EXERCISE INSTRUCTIONS. Write out the listing beneath this instruction in its entirety, exactly as it reads.

START RECORDED DATA

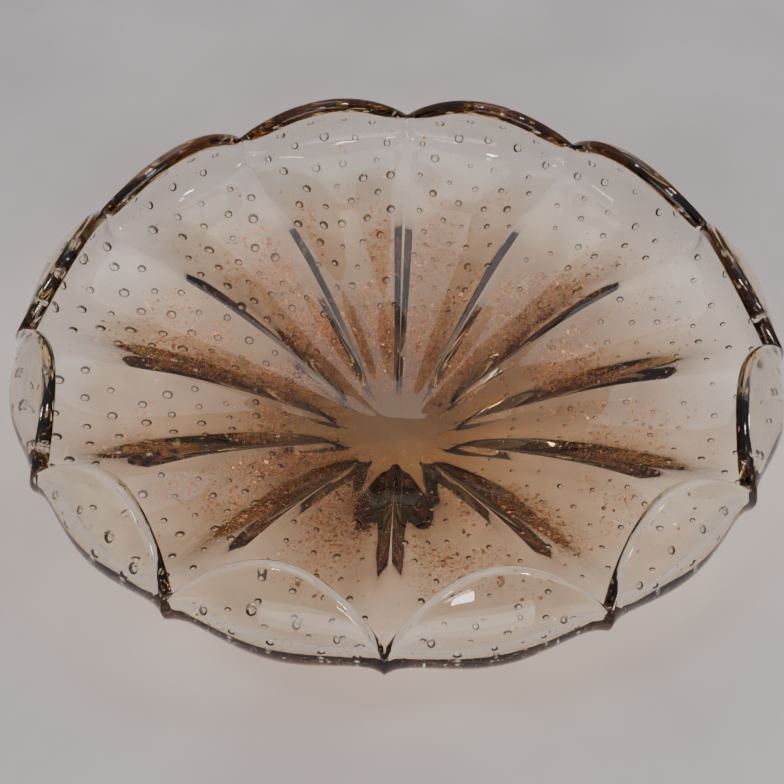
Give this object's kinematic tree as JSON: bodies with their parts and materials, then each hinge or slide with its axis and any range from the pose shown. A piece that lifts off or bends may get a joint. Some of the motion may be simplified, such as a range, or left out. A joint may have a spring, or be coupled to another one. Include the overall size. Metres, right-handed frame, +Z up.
{
  "type": "art glass bowl",
  "caption": "Round shallow bowl of thick clear cased glass with trapped bubbles, gold leaf flecks, ribbed outside and a scalloped inward-curling rim.",
  "frame": {"origin": "centre of the ground flat under the bowl, on the surface that it stands on", "axes": "+Z up along the bowl's axis, +X through the middle of one notch of the rim"},
  "size_m": [0.2784, 0.2784, 0.0732],
  "materials": {
    "inner_glass": "clear polished glass, faintly amber, with trapped bubbles",
    "outer_glass": "clear polished glass, amber where it is thick",
    "gold_leaf": "thin crinkled gold leaf"
  },
  "bodies": {
    "root": {"inner_gather": "inner_glass", "outer_casing": "outer_glass", "gold_flecks": "gold_leaf"}
  },
  "joints": []
}
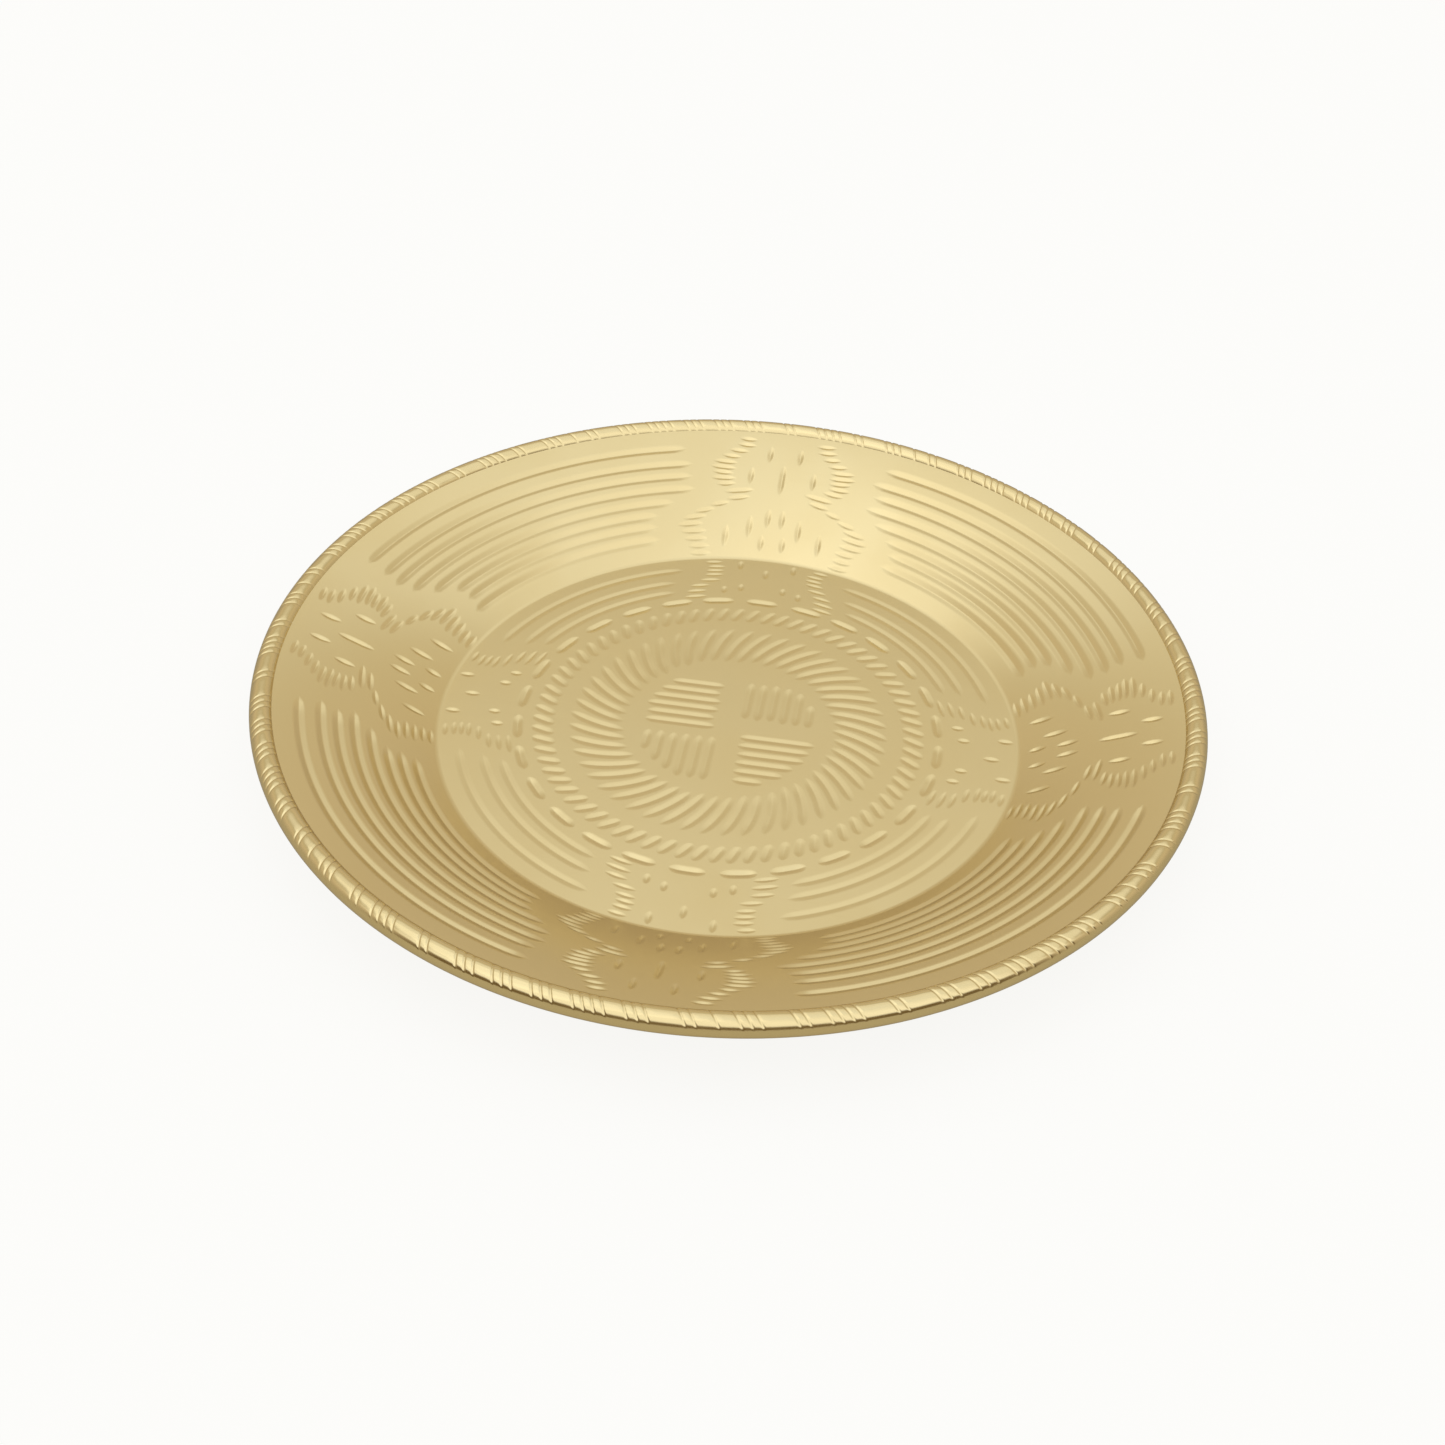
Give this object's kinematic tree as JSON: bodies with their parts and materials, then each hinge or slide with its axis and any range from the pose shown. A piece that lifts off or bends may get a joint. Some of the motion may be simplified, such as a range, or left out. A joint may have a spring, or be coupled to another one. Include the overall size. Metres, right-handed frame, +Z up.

END RECORDED DATA

TASK ANSWER.
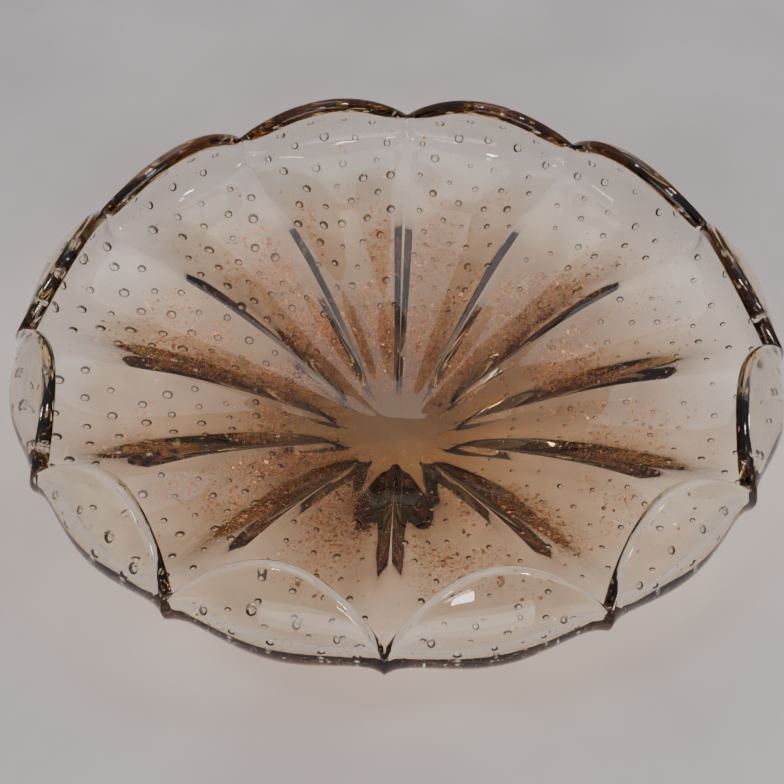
Give this object's kinematic tree as JSON: bodies with their parts and materials, then each hinge or slide with its axis and any range from the pose shown. A piece that lifts off or bends may get a joint. Some of the motion may be simplified, such as a range, or left out. A joint may have a spring, or be coupled to another one. Include the overall size. Metres, right-handed frame, +Z up.
{
  "type": "art glass bowl",
  "caption": "Round shallow bowl of thick clear cased glass with trapped bubbles, gold leaf flecks, ribbed outside and a scalloped inward-curling rim.",
  "frame": {"origin": "centre of the ground flat under the bowl, on the surface that it stands on", "axes": "+Z up along the bowl's axis, +X through the middle of one notch of the rim"},
  "size_m": [0.2784, 0.2784, 0.0732],
  "materials": {
    "inner_glass": "clear polished glass, faintly amber, with trapped bubbles",
    "outer_glass": "clear polished glass, amber where it is thick",
    "gold_leaf": "thin crinkled gold leaf"
  },
  "bodies": {
    "root": {"inner_gather": "inner_glass", "outer_casing": "outer_glass", "gold_flecks": "gold_leaf"}
  },
  "joints": []
}
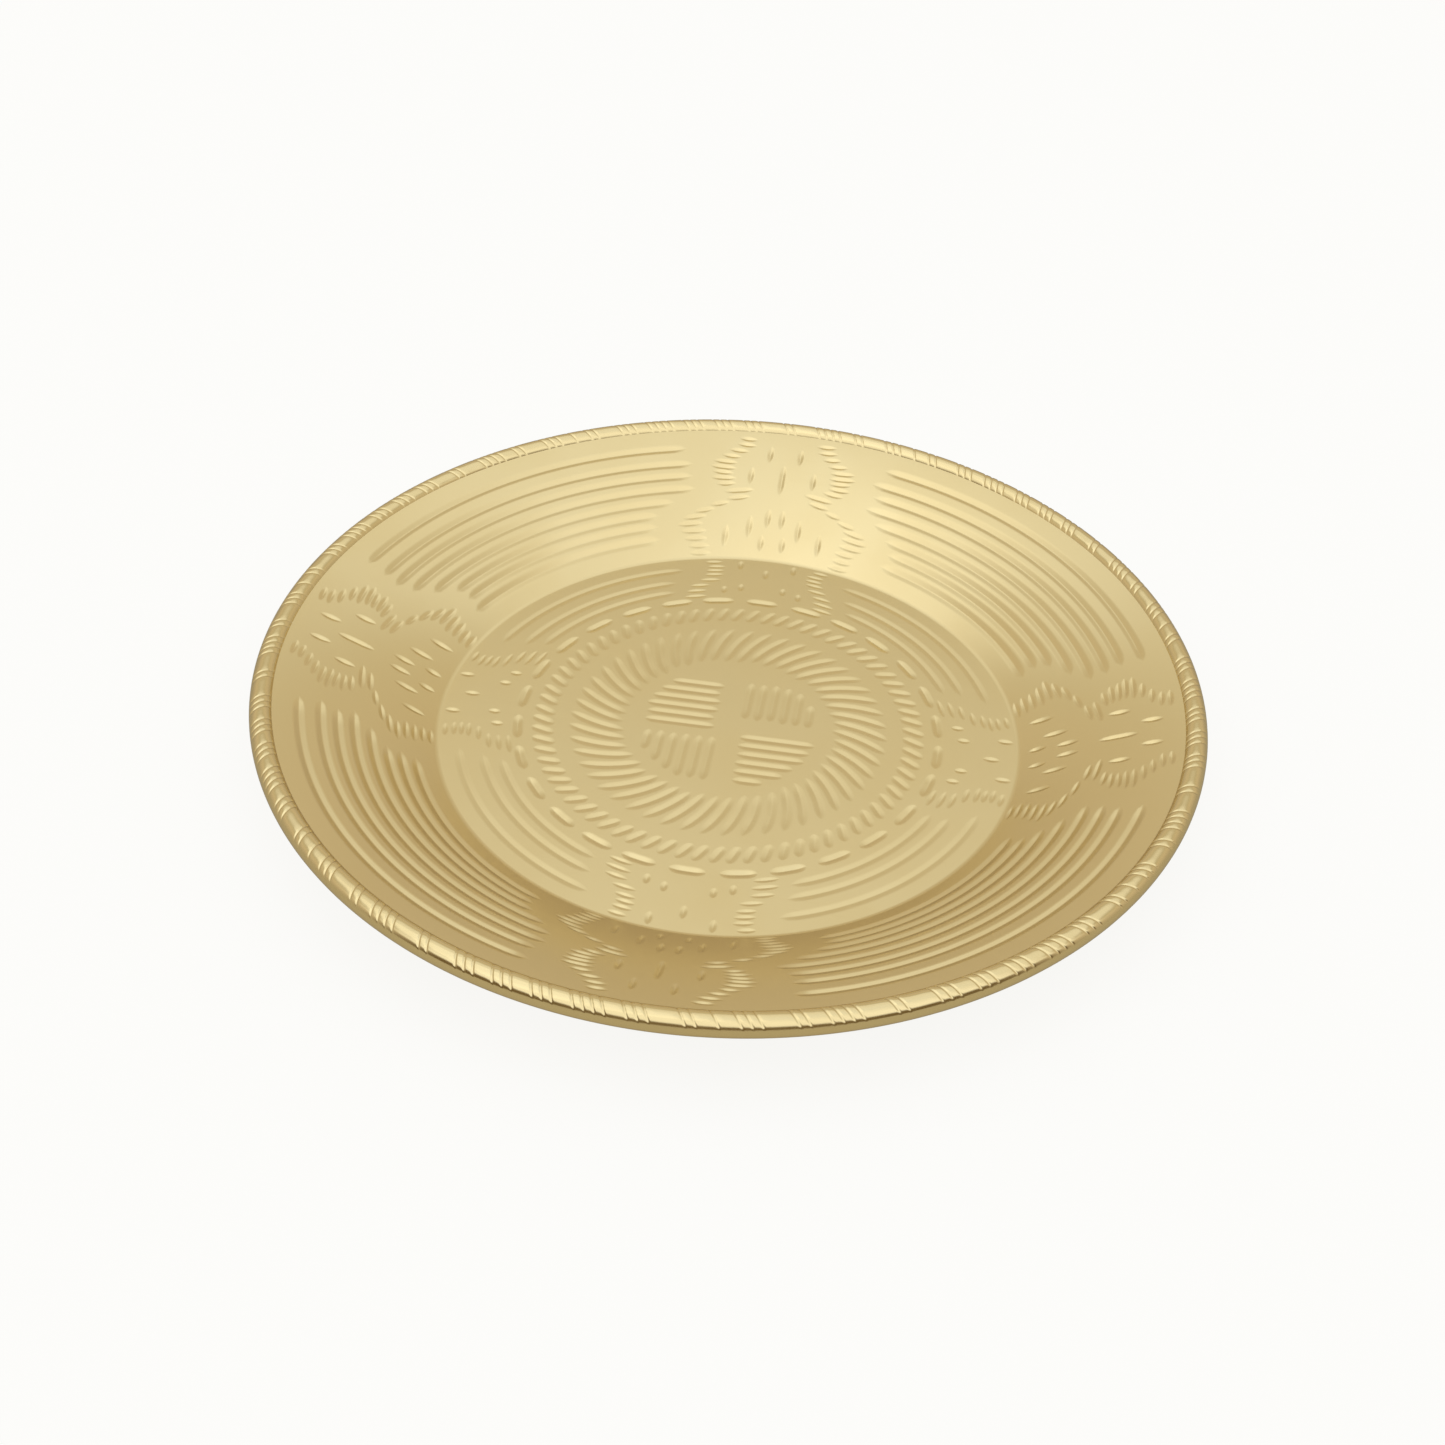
Give this object's kinematic tree as JSON: bodies with their parts and materials, then each hinge or slide with its axis and any range from the pose shown. A piece that lifts off or bends may get a joint. Some of the motion may be simplified, such as a range, or left out. A joint may have a spring, or be coupled to another one. Include the overall size. Metres, right-handed frame, +Z up.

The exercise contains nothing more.